On-Policy Data as the Load-Bearing Ingredient
The key difference between SFT and on-policy methods is distribution alignment. In SFT, the model sees states visited by the teacher or dataset writer. At inference time, language generation is autoregressive. Once the model makes an early deviation, the remaining prefix may lie outside the teacher’s state distribution. Errors can compound.
RL and OPD reduce this mismatch because training data comes from the current model. The model is trained on its own prefixes, its own near-misses, and its own reachable states. This creates an implicit regularization: the update is constrained to regions near the current policy. Instead of dragging the model toward an arbitrary external distribution, on-policy training tends to move it toward a nearby task-solving policy.
This also explains why OPD can help merge expert capabilities. A specialized teacher may contain useful behavior, but the student should not simply inherit the teacher’s entire distribution. OPD lets the student ask, in effect: “Given the states I actually reach, how should my distribution be reshaped?”

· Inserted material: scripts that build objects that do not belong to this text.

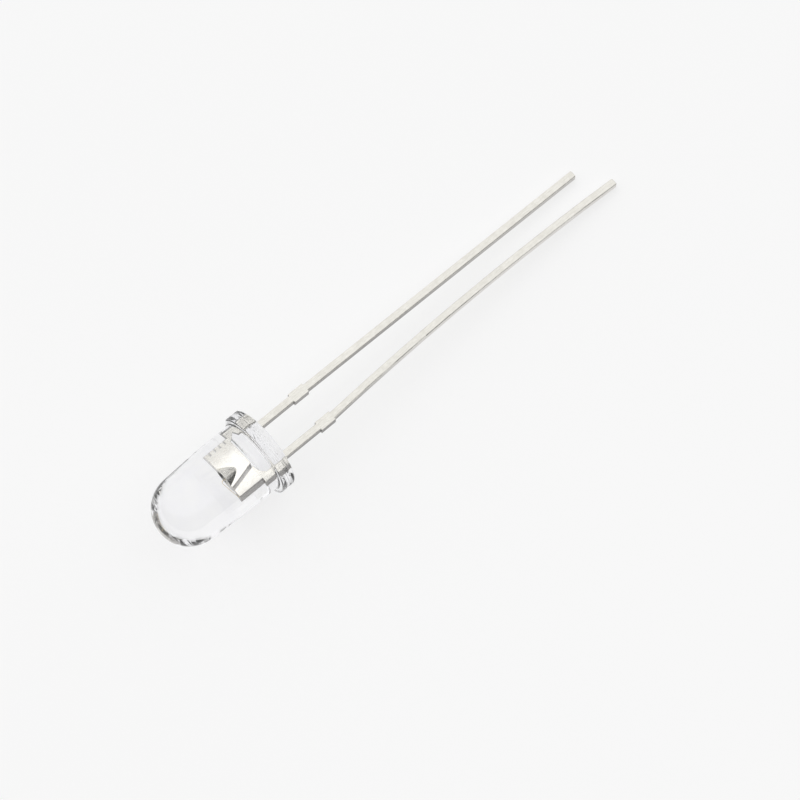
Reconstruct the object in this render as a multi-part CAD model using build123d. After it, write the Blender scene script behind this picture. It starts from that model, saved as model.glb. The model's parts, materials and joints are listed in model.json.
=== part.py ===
from build123d import *
import math
import os

# Round through-hole LED, water clear, lying on a table as it comes to rest.
# Every piece is first drawn standing up in millimetres: Z runs along the lens axis with the dome on top,
# Z = 0 is the seating face of the flange, X runs from the cathode lead to the anode lead and
# Y is across the thickness of the lead sheet.

# Resin body
body_diameter = 5.0
overall_height = 8.7
dome_inset = 0.12
draft_angle = 2.5
flange_overhang = 0.4
flange_thickness = 1.0
flange_flat_overhang = 0.05
flange_edge_radius = 0.08
flange_root_radius = 0.12
back_dish_rim = 0.45
back_dish_depth = 0.15
collar_spread = 0.12

# Lead sheet and the straight leads
sheet_thickness = 0.5
lead_width = 0.5
lead_edge_radius = 0.07
lead_pitch = 2.54
cathode_length = 27.3
anode_length = 28.9
tip_chamfer = 0.06
tip_toe_in = 0.2
anode_bow = 0.34

# Stubs left where the tie bar between the leads was sheared off
stub_width = 0.7
stub_height = 1.16
stub_distance = 3.4

# Heads of the two leads inside the resin
head_top = 3.55
head_bottom = 1.66
head_inset = 0.06
lead_shoulder = 0.3
anvil_top_right = 0.6
anvil_bottom_right = 0.24
head_gap = 0.17
gap_foot_height = 0.45
gap_foot_radius = 0.72
head_corner_radius = 0.06

# Lock notches along the outer edge of the cathode head
notch_count = 4
notch_pitch = 0.4
notch_width = 0.1
notch_depth = 0.16

# Triangular notch that narrows the cathode lead just below its head
neck_drop = 0.08
neck_height = 0.68
neck_apex_rise = 0.22
neck_depth = 0.26

# Reflector cup struck into the top of the cathode head
cup_rim_radius = 0.55
cup_mouth_radius = 0.46
cup_floor_radius = 0.28
cup_depth = 0.36
cup_boss_height = 1.1
cup_boss_foot_radius = 0.2

# Chip, its adhesive and the bond wire
chip_width = 0.3
chip_height = 0.18
adhesive_thickness = 0.04
adhesive_foot_radius = 0.26
adhesive_top_radius = 0.225
wire_diameter = 0.034
wire_rise = 0.3
wire_bend_radius = 0.12
ball_diameter = 0.1
ball_height = 0.036
stitch_diameter = 0.1
stitch_height = 0.03
stitch_inset = 0.18

# Rounds of turning that bring flange and lead tips onto the table
settling_rounds = 6

# Heights and places that follow from the sizes above
body_radius = body_diameter / 2
dome_radius = body_radius - dome_inset
dome_centre_z = overall_height - dome_radius
flange_radius = body_radius + flange_overhang
flange_flat_distance = body_radius + flange_flat_overhang
back_dish_radius = flange_radius - back_dish_rim
lead_x = lead_pitch / 2
head_half_span = lead_x - head_inset
stitch_x = head_half_span - stitch_inset
cup_floor_z = head_top - cup_depth
chip_foot_z = cup_floor_z + adhesive_thickness
chip_top_z = chip_foot_z + chip_height
stub_top_z = -stub_distance
stub_foot_z = stub_top_z - stub_height


def resin_outline():
    """Half section of the casting: flange, straight land, drafted wall and dome."""
    draft = math.radians(draft_angle)
    wall_top_x = dome_radius * math.cos(draft)
    wall_top_z = dome_centre_z + dome_radius * math.sin(draft)
    land_top_z = wall_top_z - (body_radius - wall_top_x) / math.tan(draft)
    halfway = math.radians((90 + draft_angle) / 2)
    dome_middle_x = dome_radius * math.cos(halfway)
    dome_middle_z = dome_centre_z + dome_radius * math.sin(halfway)
    with BuildSketch(Plane.XZ) as outline:
        with BuildLine():
            Polyline(
                (0, overall_height),
                (0, 0),
                (flange_radius, 0),
                (flange_radius, flange_thickness),
                (body_radius, flange_thickness),
                (body_radius, land_top_z),
                (wall_top_x, wall_top_z),
            )
            ThreePointArc((wall_top_x, wall_top_z), (dome_middle_x, dome_middle_z), (0, overall_height))
        make_face()
        rim = outline.vertices().filter_by(lambda v: abs(v.X - flange_radius) < 1e-6)
        fillet(rim, radius=flange_edge_radius)
        root = outline.vertices().filter_by(
            lambda v: abs(v.X - body_radius) < 1e-6 and abs(v.Z - flange_thickness) < 1e-6
        )
        fillet(root, radius=flange_root_radius)
    return outline.sketch


def back_dish():
    """Shallow hollow that the resin's skin leaves in the seating face."""
    ball_radius = (back_dish_radius**2 + back_dish_depth**2) / (2 * back_dish_depth)
    ball = Sphere(ball_radius)
    return Pos(0, 0, back_dish_depth - ball_radius) * ball


def lead_collar():
    """Resin that climbs a lead inside the hollow, as high as the seating face."""
    foot = Rectangle(lead_width + 2 * collar_spread, sheet_thickness + 2 * collar_spread)
    slope = math.degrees(math.atan(collar_spread / back_dish_depth))
    return Pos(0, 0, back_dish_depth) * extrude(foot, amount=-back_dish_depth, taper=slope)


def resin_casting():
    """The whole lens casting before the metal inside it is taken out."""
    casting = revolve(resin_outline(), axis=Axis.Z)
    beside_flat = (Align.MAX, Align.CENTER, Align.MIN)
    flat_cut = Box(flange_radius, 2 * flange_radius, flange_thickness, align=beside_flat)
    casting -= Pos(-flange_flat_distance, 0, 0) * flat_cut
    casting -= back_dish()
    for x in (-lead_x, lead_x):
        casting += Pos(x, 0, 0) * lead_collar()
    return casting.solid()


def stub():
    """Sheared remains of the tie bar, a little wider than its lead."""
    return Box(stub_width, sheet_thickness, stub_height, align=(Align.CENTER, Align.CENTER, Align.MAX))


def stamping(outline):
    """Blanks an outline out of the sheet, with half of the thickness on each side of it."""
    return extrude(outline, amount=sheet_thickness / 2, both=True)


def lead_strip(side, top_z, length, bow):
    """Square lead from its head to its tip. Below the stub it leans in and, with a bow, curves."""
    near = side * (lead_x - lead_width / 2)
    far = side * (lead_x + lead_width / 2)
    lean = side * tip_toe_in
    middle_z = (stub_foot_z - length) / 2
    middle_lean = lean / 2 + side * bow
    with BuildSketch(Plane.XZ) as outline:
        with BuildLine():
            Polyline((near, stub_foot_z), (near, top_z), (far, top_z), (far, stub_foot_z))
            if bow:
                ThreePointArc((far, stub_foot_z), (far - middle_lean, middle_z), (far - lean, -length))
                ThreePointArc((near, stub_foot_z), (near - middle_lean, middle_z), (near - lean, -length))
            else:
                Line((far, stub_foot_z), (far - lean, -length))
                Line((near, stub_foot_z), (near - lean, -length))
            Line((far - lean, -length), (near - lean, -length))
        make_face()
    strip = stamping(outline.sketch)
    long_edges = strip.edges().filter_by(lambda e: e.bounding_box().size.Z > stub_height)
    strip = fillet(long_edges, radius=lead_edge_radius)
    tip_edges = strip.faces().sort_by(Axis.Z)[0].edges()
    strip = chamfer(tip_edges, length=tip_chamfer)
    return strip + Pos(side * lead_x, 0, stub_top_z) * stub()


def gap_line_x(z):
    """Place of the cathode head's slanting edge at a height."""
    share = (z - head_bottom) / (head_top - head_bottom)
    return anvil_bottom_right + share * (anvil_top_right - anvil_bottom_right)


def lock_notches():
    """Slots in the outer edge of the cathode head that key it into the resin."""
    first_z = (head_top + head_bottom) / 2 - (notch_count - 1) * notch_pitch / 2
    slot = Box(2 * notch_depth, 2 * sheet_thickness, notch_width)
    return [Pos(-head_half_span, 0, first_z + k * notch_pitch) * slot for k in range(notch_count)]


def neck_notch():
    """Cut in the inner edge of the cathode lead, as high as the resin needs to grip it."""
    edge_x = -lead_x + lead_width / 2
    foot_z = head_bottom - neck_drop - neck_height
    with BuildSketch(Plane.XZ) as outline:
        with BuildLine():
            Polyline(
                (edge_x, foot_z),
                (edge_x - neck_depth, foot_z + neck_apex_rise),
                (edge_x, foot_z + neck_height),
                close=True,
            )
        make_face()
    return stamping(outline.sketch)


def cup_boss():
    """Round head that swells out of the sheet around the reflector cup."""
    hanging = (Align.CENTER, Align.CENTER, Align.MAX)
    boss = Cone(cup_boss_foot_radius, cup_rim_radius, cup_boss_height, align=hanging)
    return Pos(0, 0, head_top) * boss


def cup_hollow():
    """Conical reflector, open towards the dome."""
    hanging = (Align.CENTER, Align.CENTER, Align.MAX)
    hollow = Cone(cup_floor_radius, cup_mouth_radius, cup_depth, align=hanging)
    return Pos(0, 0, head_top) * hollow


def cathode():
    """Cathode lead, with the anvil that carries the reflector cup."""
    near = -lead_x + lead_width / 2
    shoulder_z = head_bottom + lead_shoulder
    with BuildSketch(Plane.XZ) as outline:
        with BuildLine():
            Polyline(
                (-head_half_span, head_top),
                (anvil_top_right, head_top),
                (anvil_bottom_right, head_bottom),
                (near, head_bottom),
                (near, head_bottom - lead_shoulder),
                (-head_half_span, head_bottom - lead_shoulder),
                close=True,
            )
        make_face()
        corners = outline.vertices().filter_by(lambda v: v.X > near + 1e-6 or v.Z > shoulder_z)
        fillet(corners, radius=head_corner_radius)
    head = stamping(outline.sketch)
    for notch in lock_notches():
        head -= notch
    lead = lead_strip(-1, head_bottom, cathode_length, 0)
    return (lead + head + cup_boss() - cup_hollow() - neck_notch()).solid()


def anode():
    """Anode lead, with the post that the wire is bonded to."""
    near = lead_x - lead_width / 2
    foot_z = head_bottom - gap_foot_height
    with BuildSketch(Plane.XZ) as outline:
        with BuildLine():
            Polyline(
                (near, foot_z),
                (head_half_span, foot_z),
                (head_half_span, head_top),
                (anvil_top_right + head_gap, head_top),
                (gap_line_x(head_bottom) + head_gap, head_bottom),
            )
            RadiusArc((gap_line_x(head_bottom) + head_gap, head_bottom), (near, foot_z), gap_foot_radius)
        make_face()
        corners = outline.vertices().filter_by(lambda v: v.Z > head_top - 1e-6)
        fillet(corners, radius=head_corner_radius)
    return (lead_strip(1, head_bottom, anode_length, anode_bow) + stamping(outline.sketch)).solid()


def chip():
    """Light-emitting chip, a square block on its adhesive."""
    block = Box(chip_width, chip_width, chip_height, align=(Align.CENTER, Align.CENTER, Align.MIN))
    return Pos(0, 0, chip_foot_z) * block


def adhesive():
    """Silver-filled adhesive that spreads under the chip on the floor of the cup."""
    pad = Cone(
        adhesive_foot_radius,
        adhesive_top_radius,
        adhesive_thickness,
        align=(Align.CENTER, Align.CENTER, Align.MIN),
    )
    return Pos(0, 0, cup_floor_z) * pad


def bond_wire():
    """Gold wire: ball on the chip, loop over the cup's rim and stitch on the anode post."""
    upright = (Align.CENTER, Align.CENTER, Align.MIN)
    start_z = chip_top_z + ball_height / 2
    end_z = head_top + stitch_height / 2
    path = FilletPolyline(
        (0, 0, start_z),
        (0, 0, head_top + wire_rise),
        (stitch_x, 0, end_z),
        radius=wire_bend_radius,
    )
    wire = sweep(Plane((0, 0, start_z)) * Circle(wire_diameter / 2), path=path)
    ball = Pos(0, 0, chip_top_z) * Cylinder(ball_diameter / 2, ball_height, align=upright)
    stitch = Pos(stitch_x, 0, head_top) * Cylinder(stitch_diameter / 2, stitch_height, align=upright)
    return (wire + ball + stitch).solid()


def lying(tilt, roll):
    """Place on its side: the dome raised by the tilt, the cathode side lowered by the roll."""
    dome_direction = (-math.cos(tilt), 0, math.sin(tilt))
    anode_direction = (math.sin(tilt) * math.sin(roll), -math.cos(roll), math.cos(tilt) * math.sin(roll))
    return Plane(origin=(0, 0, 0), x_dir=anode_direction, z_dir=dome_direction).location


def resting_place(pieces):
    """Turns the standing part on its side until flange rim and both lead tips meet the table."""
    tip_spacing = lead_pitch - 2 * tip_toe_in
    tilt = 0
    roll = 0
    for _ in range(settling_rounds):
        place = lying(tilt, roll)
        flange_z = (place * pieces["lens_body"]).bounding_box().min.Z
        cathode_z = (place * pieces["cathode_lead"]).bounding_box().min.Z
        anode_z = (place * pieces["anode_lead"]).bounding_box().min.Z
        tilt += (anode_z - flange_z) / anode_length
        roll += (cathode_z - anode_z) / tip_spacing
    return lying(tilt, roll)


def build_pieces():
    """All pieces, standing up, by node name."""
    pieces = {
        "cathode_lead": cathode(),
        "anode_lead": anode(),
        "led_chip": chip(),
        "die_attach": adhesive(),
        "bond_wire": bond_wire(),
    }
    resin = resin_casting()
    for piece in pieces.values():
        resin -= piece
    pieces["lens_body"] = resin.solid()
    return pieces


def main():
    os.makedirs("parts", exist_ok=True)
    standing = build_pieces()
    place = resting_place(standing)
    resting = {name: place * piece for name, piece in standing.items()}
    box = Compound(list(resting.values())).bounding_box()
    to_origin = Pos(-box.center().X, -box.center().Y, -box.min.Z)
    for name, piece in resting.items():
        export_step(to_origin * piece, f"parts/{name}.step")


main()
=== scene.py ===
import bmesh
import bpy
import json
import math
from mathutils import Matrix, Vector, noise as wave_noise


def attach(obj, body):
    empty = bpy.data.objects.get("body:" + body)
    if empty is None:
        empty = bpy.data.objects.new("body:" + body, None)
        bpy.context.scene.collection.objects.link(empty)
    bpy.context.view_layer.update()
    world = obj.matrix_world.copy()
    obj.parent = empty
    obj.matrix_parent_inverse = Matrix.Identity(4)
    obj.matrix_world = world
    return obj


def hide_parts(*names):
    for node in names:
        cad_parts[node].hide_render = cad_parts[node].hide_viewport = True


# A water-clear 5 mm LED lying on a pale table. Lengths are in metres, in the frame of the CAD model.

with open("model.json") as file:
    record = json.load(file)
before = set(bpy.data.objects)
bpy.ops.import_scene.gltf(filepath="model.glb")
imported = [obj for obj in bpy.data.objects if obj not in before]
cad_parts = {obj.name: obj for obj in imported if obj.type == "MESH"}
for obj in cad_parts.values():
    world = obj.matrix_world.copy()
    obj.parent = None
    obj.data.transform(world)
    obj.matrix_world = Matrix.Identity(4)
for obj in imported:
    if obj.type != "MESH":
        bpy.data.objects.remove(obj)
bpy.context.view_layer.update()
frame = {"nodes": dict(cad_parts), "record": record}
scene = bpy.context.scene
MM = 0.001

# Resin body, standing up: Z along the lens axis from the seating face, X towards the anode
BODY_RADIUS = 2.5 * MM
OVERALL_HEIGHT = 8.7 * MM
DOME_RADIUS = 2.38 * MM
DRAFT = math.radians(2.5)
FLANGE_RADIUS = 2.9 * MM
FLANGE_THICKNESS = 1.0 * MM
FLANGE_FLAT_DISTANCE = 2.55 * MM
FLANGE_EDGE_RADIUS = 0.08 * MM
FLANGE_ROOT_RADIUS = 0.12 * MM
DISH_RADIUS = 2.45 * MM
DISH_DEPTH = 0.15 * MM
COLLAR_SPREAD = 0.12 * MM
LEAD_X = 1.27 * MM
LEAD_HALF = 0.25 * MM
CHIP_TOP = 3.41 * MM
CHIP_PAD_RADIUS = 0.075 * MM

# Waves of the hollow's surface, which cured open
WAVE_SIZE = 0.6 * MM
WAVE_SHARE = 0.5

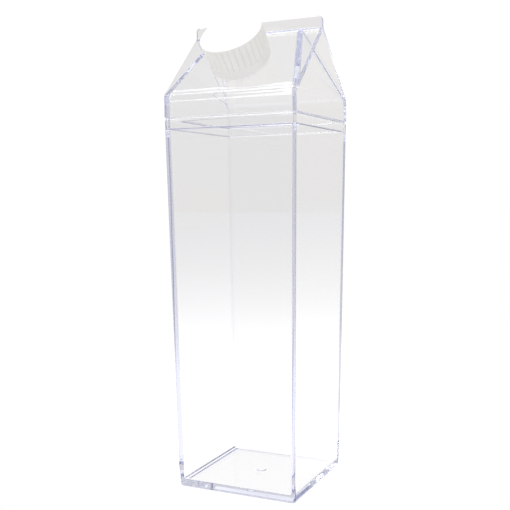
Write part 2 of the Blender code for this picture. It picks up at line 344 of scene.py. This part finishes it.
def roof_block():
    """The outside of band, slopes and fin: one loft of rounded rectangles, narrowing to the fin."""
    fin = FIN_THICKNESS / 2
    path = rounded_path([
        (HALF - REACH, SEAM_BOTTOM, 0),
        (HALF, SEAM_BOTTOM, SEAM_ROUNDING),
        (HALF, EAVE_Z, EAVE_RADIUS),
        (fin, RIDGE_Z, FIN_ROOT_RADIUS),
        (fin, TOP_Z, FIN_EDGE_RADIUS),
        (0.0, TOP_Z, 0),
    ])[1:-1]
    lower = TOP_Z - FIN_CORNER_RADIUS
    upper = TOP_Z - FIN_EDGE_RADIUS
    for step in range(ARC_STEPS):
        path.append(Vector((fin, lower + (upper - lower) * (step + 0.5) / ARC_STEPS)))
    path.sort(key=lambda point: point.y)
    rings = []
    for half_y, z in path:
        half_x = half_y if z < SEAM_BOTTOM + SEAM_ROUNDING else fin_half_x(z)
        taper = min(1.0, max(0.0, (z - EAVE_Z) / PLATE_TAPER))
        radius = CORNER_RADIUS + (PLATE_EDGE_RADIUS - CORNER_RADIUS) * taper
        rings.append(section(half_x, half_y, radius, z))
    return new_piece("gable_shell", loft(rings))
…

What the Next Algorithm Might Need
The full post-training pipeline is still imperfect. SFT is useful for format and instruction following. RL is powerful when rewards are verifiable, but outcome rewards are sparse and expensive. OPD provides dense token-level signal, but teacher logits can be biased and can overemphasize style tokens.
The desired algorithm would combine three properties: dense supervision like distillation, low-bias optimization like RL on verifiable outcomes, and the distribution alignment of on-policy data. The exact algorithm is still unclear. But the shape of the problem is becoming clearer: the next step in post-training probably cannot abandon on-policy learning. On-policy data may be the part that lets models gain capability without paying for it through broad forgetting.